The Emoji Movie

Some movies, you watch because they are great art. Others are fun popcorn spectacles. Others are guilty pleasures. Some are so bad they are good. Some are so bad that they make you question your choices. Some are so bad they become some kind of endurance exercise. A few make you wonder exactly how cocaine factors into the way that studios greenlight things. A special group are those that your kids make you watch because they have a pre-schooler’s taste for brightly colored torture replayed 150 times a week. Or, they are movies that your teenagers watch because they get off on causing people pain to everybody else in the room. Then there is the Emoji Movie.

Summarizing a movie that asks “What if emojis were alive and had real feelings” is like trying to explain investment banking to two dogs humping. Nobody will understand what you’re trying to say and both sides of the conversation feel kind of weird that you even bothered. So, now that you can’t get that image out of your head, the Emoji Movie is about a “meh” emoji named Gene who lives in the phone of a kid named Alex, only Gene can show different emotions, which gets him into trouble and makes Alex think his phone is malfunctioning. Thus, the Smiley emoji declares Gene a malfunction that must be deleted. Gene and Hi-5—an emoji that has overstayed its welcome in Textopolis and thus is appropriately voiced by James Corden—team up with Jailbreak, a hacker emoji dressed in the kind of slouchy, emo uniform that your daffy aunt thinks computer criminals wear. Anyway, Jailbreak is really a Princess icon who disguises herself to protest stereotyping, which is a laugh because if there is one thing this movie does well, it’s stereotyping. They all gang up and run through the various apps in what-his-face’s phone to upload themselves into the cloud and be free, which is a plot stupid enough to make screenwriting teachers everywhere contemplate ritual suicide by covering themselves in chocolate sauce and riding a winch into a gigantic pit filled with feral pigs.

This movie took $50 million to make. A better use of that money would have been to give a free measles vaccination to every single resident of the city of Detroit. Or, to fund a Space X Falcon 9 launch just to burn the rocket fuel. Or, to buy a McDonald’s Happy Meal for every single person in the province of Ontario and then dump all that food into the mouth of a volcano because Canadians are way more into Tim Hortons. Or, to drop 18 Bugatti Chirons out the back of a cargo plane onto the salt flats of Utah in the hopes of crashing them in the formation of a smiley face. Anyway, this movie went ahead and made $217 million, which proves that there either is no God or that if there is, he clearly works for Columbia and Sony.

You know, I once accidentally cut my index finger with a rusty woodsaw so badly that I saw large, round droplets of blood sprinkle into the air, and I lost all feeling in that fingertip for six months afterward. I had a better time then than I did watching the Emoji movie, which even by the cynical standards of half-assed, hyper-branded movie-making for children and village idiots, is an extravagant way to insult one’s desire for entertainment.
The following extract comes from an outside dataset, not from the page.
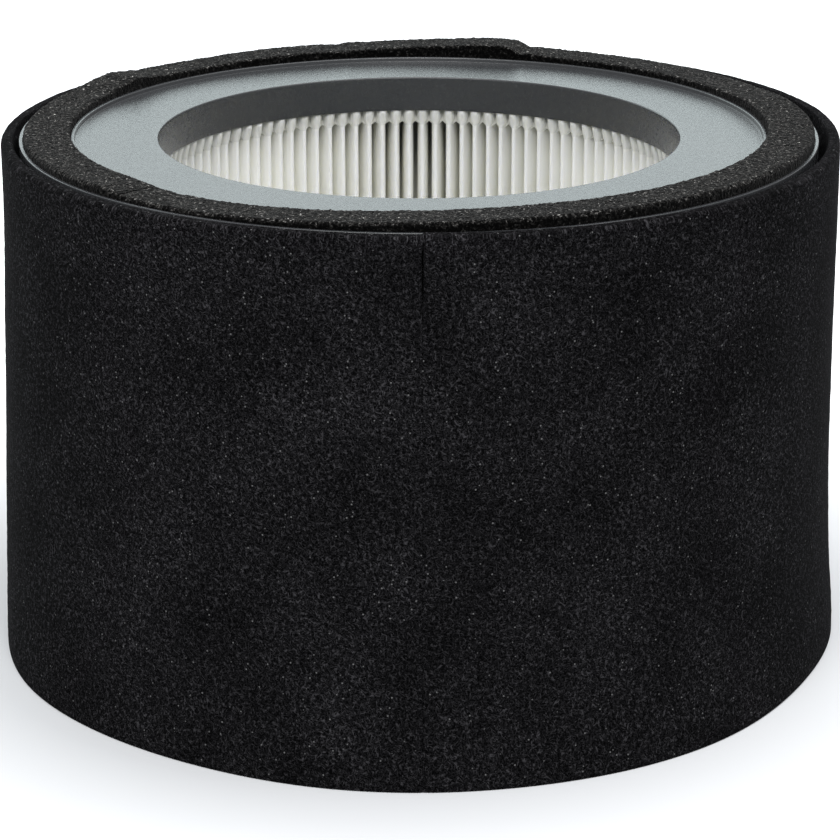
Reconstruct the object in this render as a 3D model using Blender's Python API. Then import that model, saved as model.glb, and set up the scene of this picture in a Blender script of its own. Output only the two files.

I once swallowed some food without chewing sufficiently, and felt like I was choking and rushed to drink something to wash it down, but all I had on hand was a diet soda, and the carbonation just created this massive gas bubble in my throat which made me feel like my trachea was going to explode but instead it just made me explosively cough up that mouthful of sandwich and a spew of foam all over my suit and made me look like a moron in front of people I had only just met. Even then, I still had a better time humiliating myself in a near-Heimlich situation than I did watching the Emoji movie, which is such a lazy and threadbare excuse for storytelling that one imagines the whole thing was written by somebody spamming their phone for predictive text, got 86 pages worth, and then called it a day.

I once lost a hermit crab because my brother’s hermit crab killed it and escaped the tank only to be discovered a few days later, having gotten behind the television set, pinched the power cord, and electrocuted itself, much to the despair of my brother and the schadefreude of myself, for which my parents punished me anyway because it’s not nice to laugh at your younger brother, and even then, I still had a better time than I did watching the Emoji Movie because at least my brother’s crab died for its crimes and in the Emoji Movie, all of these stupid characters managed to survive, even the bad guy who the movie had the obnoxiously overambitious artistic pretension to include one more time in a mid-credits epilogue scene. No, I didn’t break that up into multiple sentences. You don’t deserve them. See, that is what the Emoji Movie does to people. It’s sad.

When you finish watching a movie that might make you feel stupid for not having spent that time doing something more productive, like scanning your choices in Netflix for an hour and a half without choosing any of them, you will know that no choice you ever make will be worse than the one you just made. Thus, you can go ahead and quit your job, mail envelopes of white powder to public officials, and then claim to be a sovereign citizen in court, and it won’t be the dumbest thing you ever did. That is this movie’s moment of truth. You’re welcome.